On your three questions specifically:

  1. Between the two, LACP, not Hardware Switch, if you're forced to pick without a switch. A hardware switch interface is an internal L2 bridge with no usable loop protection. Spanning it across ports to a second cluster makes the FortiGate bridge two HA domains, which is the classic recipe for L2 loops, broadcast storms and MAC flapping during transitions. LACP is at least a bounded logical link that degrades predictably. So this is "less likely to take down the segment," not "good."

  2. No, leave lacp-ha-secondary at its default (enable). Your reading of the doc is correct, and that's the argument for keeping the default, not disabling it. With it enabled the subordinate keeps its LAG members negotiated-but-standby, so the new primary forwards almost immediately on failover. disable forces the new primary to renegotiate LACP from scratch, which adds seconds and throws away the sub-second failover FGCP is supposed to give you. The only reason to disable it is a peer switch that gets confused by the subordinate's LACPDUs, and that is a single-switch-peer concern, not really your scenario. Don't disable it pre-emptively.

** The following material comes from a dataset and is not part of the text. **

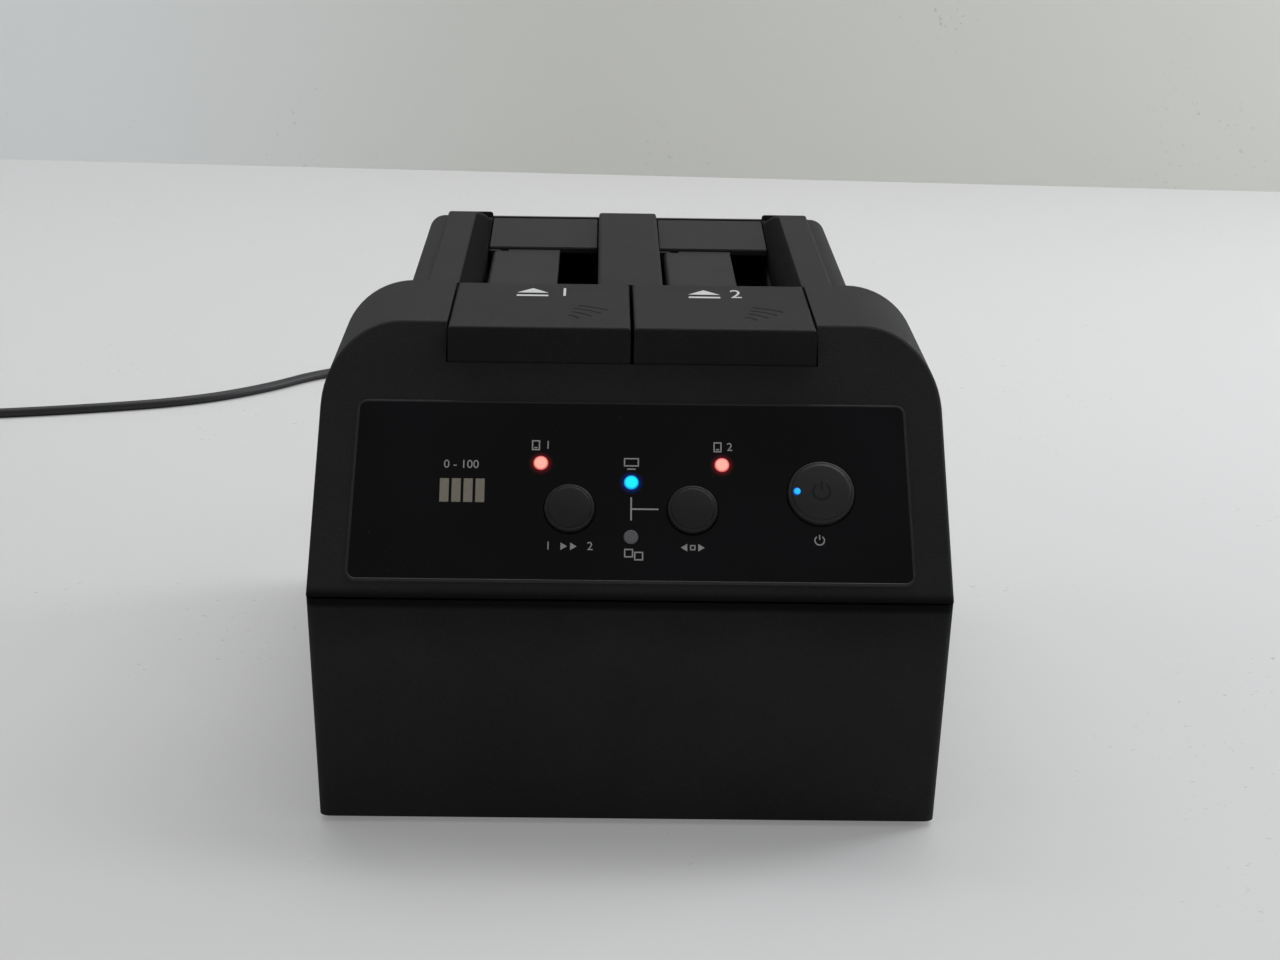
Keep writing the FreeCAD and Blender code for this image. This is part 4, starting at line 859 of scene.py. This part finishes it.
def tie_coil(material):
    """A strap round the coil's section, on the side away from the adapter."""
    low, high = COIL_INNER - LEAD_THICKNESS / 2, COIL_OUTER + LEAD_THICKNESS / 2
    top = 2 * (LEAD_THICKNESS + LAYER_GAP)
    out_low, out_high, out_top = low - TIE_THICKNESS, high + TIE_THICKNESS, top + TIE_THICKNESS
    outer = rounded_loop([(out_low, 0.0), (out_high, 0.0), (out_high, out_top), (out_low, out_top)], 0.0016)
    inner = rounded_loop([(low, LAYER_GAP), (high, LAYER_GAP), (high, top), (low, top)], 0.0010)
    count = len(outer)
    place = Matrix.Translation((*COIL_CENTRE, 0.0)) @ Matrix.Rotation(math.radians(TIE_ANGLE), 4, "Z")
    vertices = []
    for loop in (outer, inner):
        for side in (-TIE_HALF_WIDTH, TIE_HALF_WIDTH):
            vertices += [place @ Vector((spot.x, side, spot.y)) for spot in loop]
    faces = []
    for i in range(count):
        j = (i + 1) % count
        faces.append((i, count + i, count + j, j))
        faces.append((2 * count + j, 3 * count + j, 3 * count + i, 2 * count + i))
        faces.append((count + i, 3 * count + i, 3 * count + j, count + j))
        faces.append((j, 2 * count + j, 2 * count + i, i))
    add_mesh("coil_tie", vertices, faces, material, "housing")


# ---------------------------------------------------------------- making
aim_camera()
light_room()
lay_table()

jacket = lead_rubber("lead_jacket", (0.012, 0.012, 0.013), 0.42)
lead = lay_lead(jacket)
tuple(LEAD_ROUTE[0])

shell = moulded_black("shell_black", (0.0225, 0.0218, 0.0228), 0.56, 0.0005, 0.00010, 0.067, shell_painted_shade)
key = moulded_black("key_black", (0.0160, 0.0156, 0.0162), 0.52, 0.0005, 0.00006, 0.066)
cover = moulded_black("cover_black", (0.0235, 0.0230, 0.0240), 0.54, 0.0005, 0.00008, 0.088)
panel = polished_black()
panel_key = plain_plastic("panel_key_black", (0.0150, 0.0146, 0.0144), 0.38, 0.25)
trim = plain_plastic("panel_trim_black", (0.013, 0.013, 0.013), 0.36, 0.35)
power_key = plain_plastic("power_key_black", (0.0230, 0.0224, 0.0222), 0.38, 0.25)
# painted shade: dark plastic for the lines that stand in for the grip ridges' shade
groove = plain_plastic("groove_black", (0.0100, 0.0098, 0.0102), 0.7, 0.03)
# painted light: a lighter, bluish grey than black plastic, so the slots into the wells look lit
inner = plain_plastic("inner_black", (0.085, 0.085, 0.095), 0.5)
off_white = plain_plastic("lever_white", (0.62, 0.61, 0.57), 0.45)
chip = plain_plastic("chip_black", (0.012, 0.012, 0.012), 0.5)
ribbon = plain_plastic("ribbon_grey", (0.35, 0.35, 0.36), 0.5)
steel = worked_metal("zinc_steel", (0.62, 0.62, 0.63), 0.28)
black_steel = worked_metal("blacked_steel", (0.020, 0.020, 0.022), 0.5)
nickel = worked_metal("bright_nickel", (0.72, 0.70, 0.66), 0.2)
board = solder_mask()
rubber = lead_rubber("foot_rubber", (0.014, 0.014, 0.014), 0.6)
tie_coil(rubber)
adapter = moulded_black("adapter_black", (0.012, 0.012, 0.013), 0.48, 0.0006, 0.00003, 0.35)

for name in LENSES:
    coat(NODES[name].data, lit_lens(name))

FINISHES = {
    shell: ["base_tray", "top_cover"],
    panel: ["front_panel"],
    key: ["source_eject_button", "target_eject_button"],
    cover: ["source_bay_flap", "target_bay_flap", "source_rear_door", "target_rear_door"],
    panel_key: ["duplicate_button", "mode_button"],
    power_key: ["power_button"],
    inner: ["source_drive_well", "target_drive_well", "eject_shelf"],
    off_white: ["source_eject_lever", "target_eject_lever"],
    chip: ["board_chips", "tact_switches", "source_drive_connector", "target_drive_connector",
           "power_jack"],
    ribbon: ["ribbon_cable"],
    steel: ["source_lever_pin", "target_lever_pin", "source_eject_spring", "target_eject_spring",
            "case_screws", "board_screws", "shelf_screws", "well_screws", "control_screws"],
    black_steel: ["flap_pins", "door_pins"],
    nickel: ["data_port", "adapter_blades"],
    board: ["main_board", "control_board"],
    rubber: ["rubber_feet"],
    jacket: ["power_plug"],
    adapter: ["power_adapter"],
    frosted_lens("copy_lens", (0.135, 0.13, 0.14)): ["copy_light"],
    frosted_lens("bar_lens", (0.26, 0.235, 0.19)): ["progress_bars"],
}
for material, names in FINISHES.items():
    for name in names:
        coat(NODES[name].data, material)

ink = print_ink("print_ink", (0.40, 0.40, 0.39))
bright_ink = print_ink("bright_print_ink", (0.62, 0.62, 0.62))
# painted shade of the sunk sign on the power key
sunk_ink = print_ink("sunk_ink", (0.004, 0.004, 0.005))
caps = {"duplicate_button": panel_key, "mode_button": panel_key, "power_button": power_key}
dress_panel(trim, caps, NODES["power_light"].data.materials[0])
for side in ("source", "target"):
    soften_ridges(side + "_eject_button", key)
    shortening_spring(side, steel)
print_panel(ink, sunk_ink)
print_keys(bright_ink, groove)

  3. Yes, MAC flapping and convergence are the real risks here, and they're materially worse on the hardware-switch option than on LACP. If you go ahead, test the ugly combinations explicitly, not just a clean single failover.

Bottom line: spend the money on one switch and stop fighting the topology. It is a cheap device weighed against an unsupported, edge-case-fragile core that you'll be debugging at 3am. If the constraint is genuinely immovable, use LACP with lacp-ha-secondary left at default, document that it's an unsupported design, and budget real time for convergence and flap testing before it carries production. And take AEK's advice literally: open a TAC ticket and get the "is this supported" answer in writing before you commit, because the answer will almost certainly be no.